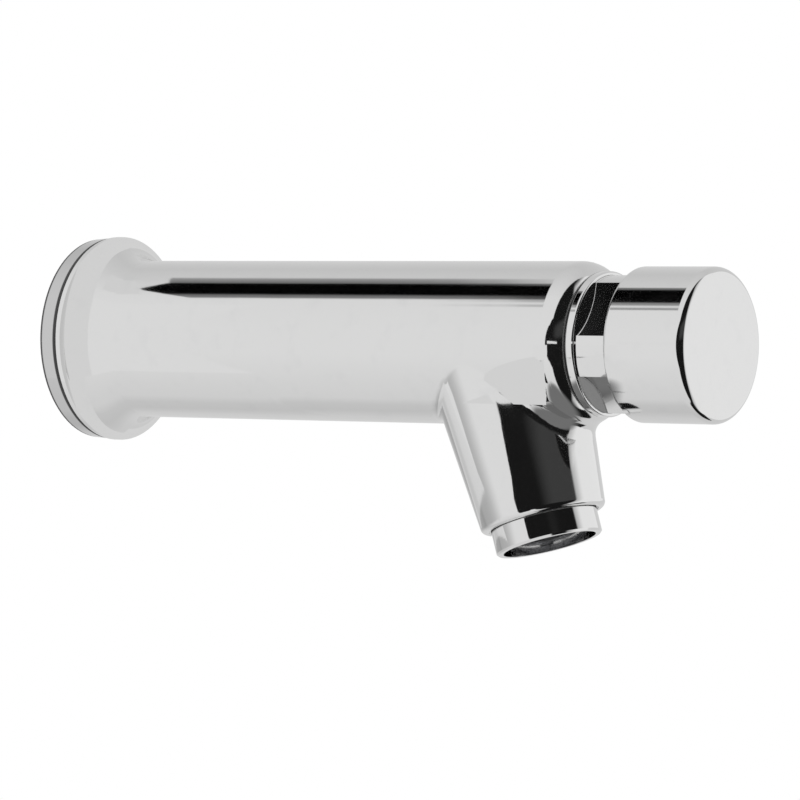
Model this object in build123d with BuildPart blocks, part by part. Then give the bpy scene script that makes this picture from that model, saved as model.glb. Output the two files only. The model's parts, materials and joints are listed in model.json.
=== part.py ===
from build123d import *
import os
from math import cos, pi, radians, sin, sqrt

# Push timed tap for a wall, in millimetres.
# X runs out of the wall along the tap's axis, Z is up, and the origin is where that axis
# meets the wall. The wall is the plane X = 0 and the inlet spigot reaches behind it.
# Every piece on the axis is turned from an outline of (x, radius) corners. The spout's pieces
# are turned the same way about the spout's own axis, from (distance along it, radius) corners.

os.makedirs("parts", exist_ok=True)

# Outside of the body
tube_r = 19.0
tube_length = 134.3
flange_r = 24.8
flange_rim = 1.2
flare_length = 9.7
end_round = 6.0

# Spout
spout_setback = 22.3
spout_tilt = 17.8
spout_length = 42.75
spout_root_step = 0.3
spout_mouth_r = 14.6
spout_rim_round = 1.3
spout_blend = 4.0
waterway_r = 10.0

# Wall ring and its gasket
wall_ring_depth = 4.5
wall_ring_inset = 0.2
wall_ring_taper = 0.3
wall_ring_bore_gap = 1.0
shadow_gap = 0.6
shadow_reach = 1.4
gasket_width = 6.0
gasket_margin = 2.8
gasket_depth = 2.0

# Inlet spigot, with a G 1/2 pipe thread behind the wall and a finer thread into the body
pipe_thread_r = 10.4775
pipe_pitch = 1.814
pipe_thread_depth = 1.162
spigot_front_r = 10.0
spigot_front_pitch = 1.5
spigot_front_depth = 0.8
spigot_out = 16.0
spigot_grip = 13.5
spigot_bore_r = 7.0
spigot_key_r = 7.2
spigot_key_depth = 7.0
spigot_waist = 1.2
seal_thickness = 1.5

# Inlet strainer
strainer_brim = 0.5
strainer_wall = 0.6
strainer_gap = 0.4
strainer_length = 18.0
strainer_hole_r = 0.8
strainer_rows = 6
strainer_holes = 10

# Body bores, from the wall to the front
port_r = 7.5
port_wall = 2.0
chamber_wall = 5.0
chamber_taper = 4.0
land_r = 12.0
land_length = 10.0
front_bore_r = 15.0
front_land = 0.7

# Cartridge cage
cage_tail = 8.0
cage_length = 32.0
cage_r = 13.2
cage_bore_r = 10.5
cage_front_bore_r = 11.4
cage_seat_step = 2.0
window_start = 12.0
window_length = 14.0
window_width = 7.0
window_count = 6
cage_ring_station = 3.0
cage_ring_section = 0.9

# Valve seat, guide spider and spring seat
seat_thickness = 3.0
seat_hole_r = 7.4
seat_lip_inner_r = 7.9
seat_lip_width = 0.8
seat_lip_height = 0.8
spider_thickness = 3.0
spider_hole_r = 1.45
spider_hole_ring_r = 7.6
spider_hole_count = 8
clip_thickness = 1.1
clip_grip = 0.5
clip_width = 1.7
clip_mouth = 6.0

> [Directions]
Every line of the data above should be reproduced word for word.

> [Worked answer]
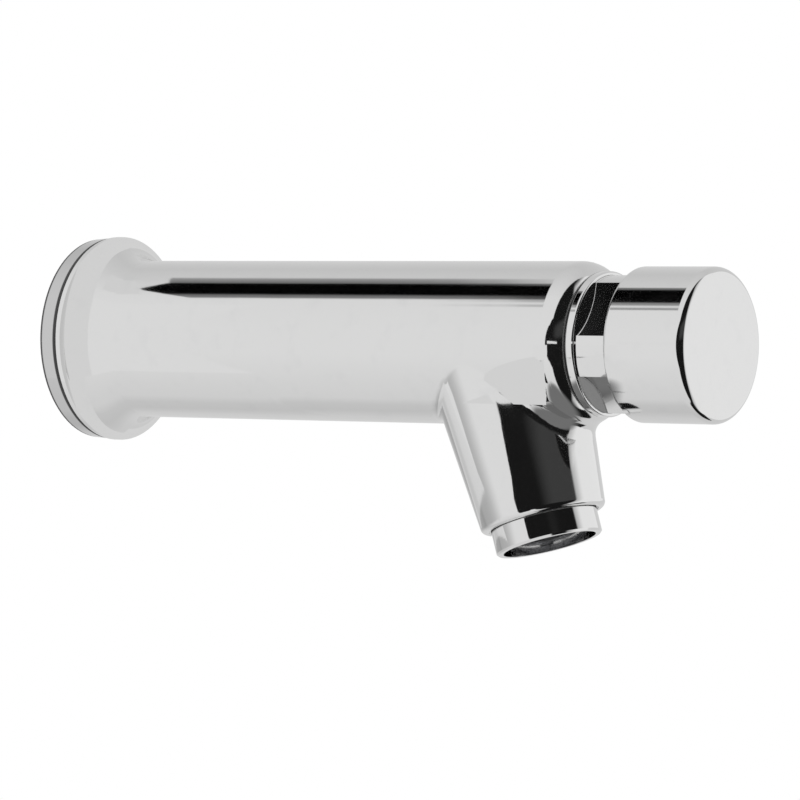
Model this object in build123d with BuildPart blocks, part by part. Then give the bpy scene script that makes this picture from that model, saved as model.glb. Output the two files only. The model's parts, materials and joints are listed in model.json.
=== part.py ===
from build123d import *
import os
from math import cos, pi, radians, sin, sqrt

# Push timed tap for a wall, in millimetres.
# X runs out of the wall along the tap's axis, Z is up, and the origin is where that axis
# meets the wall. The wall is the plane X = 0 and the inlet spigot reaches behind it.
# Every piece on the axis is turned from an outline of (x, radius) corners. The spout's pieces
# are turned the same way about the spout's own axis, from (distance along it, radius) corners.

os.makedirs("parts", exist_ok=True)

# Outside of the body
tube_r = 19.0
tube_length = 134.3
flange_r = 24.8
flange_rim = 1.2
flare_length = 9.7
end_round = 6.0

# Spout
spout_setback = 22.3
spout_tilt = 17.8
spout_length = 42.75
spout_root_step = 0.3
spout_mouth_r = 14.6
spout_rim_round = 1.3
spout_blend = 4.0
waterway_r = 10.0

# Wall ring and its gasket
wall_ring_depth = 4.5
wall_ring_inset = 0.2
wall_ring_taper = 0.3
wall_ring_bore_gap = 1.0
shadow_gap = 0.6
shadow_reach = 1.4
gasket_width = 6.0
gasket_margin = 2.8
gasket_depth = 2.0

# Inlet spigot, with a G 1/2 pipe thread behind the wall and a finer thread into the body
pipe_thread_r = 10.4775
pipe_pitch = 1.814
pipe_thread_depth = 1.162
spigot_front_r = 10.0
spigot_front_pitch = 1.5
spigot_front_depth = 0.8
spigot_out = 16.0
spigot_grip = 13.5
spigot_bore_r = 7.0
spigot_key_r = 7.2
spigot_key_depth = 7.0
spigot_waist = 1.2
seal_thickness = 1.5

# Inlet strainer
strainer_brim = 0.5
strainer_wall = 0.6
strainer_gap = 0.4
strainer_length = 18.0
strainer_hole_r = 0.8
strainer_rows = 6
strainer_holes = 10

# Body bores, from the wall to the front
port_r = 7.5
port_wall = 2.0
chamber_wall = 5.0
chamber_taper = 4.0
land_r = 12.0
land_length = 10.0
front_bore_r = 15.0
front_land = 0.7

# Cartridge cage
cage_tail = 8.0
cage_length = 32.0
cage_r = 13.2
cage_bore_r = 10.5
cage_front_bore_r = 11.4
cage_seat_step = 2.0
window_start = 12.0
window_length = 14.0
window_width = 7.0
window_count = 6
cage_ring_station = 3.0
cage_ring_section = 0.9

# Valve seat, guide spider and spring seat
seat_thickness = 3.0
seat_hole_r = 7.4
seat_lip_inner_r = 7.9
seat_lip_width = 0.8
seat_lip_height = 0.8
spider_thickness = 3.0
spider_hole_r = 1.45
spider_hole_ring_r = 7.6
spider_hole_count = 8
clip_thickness = 1.1
clip_grip = 0.5
clip_width = 1.7
clip_mouth = 6.0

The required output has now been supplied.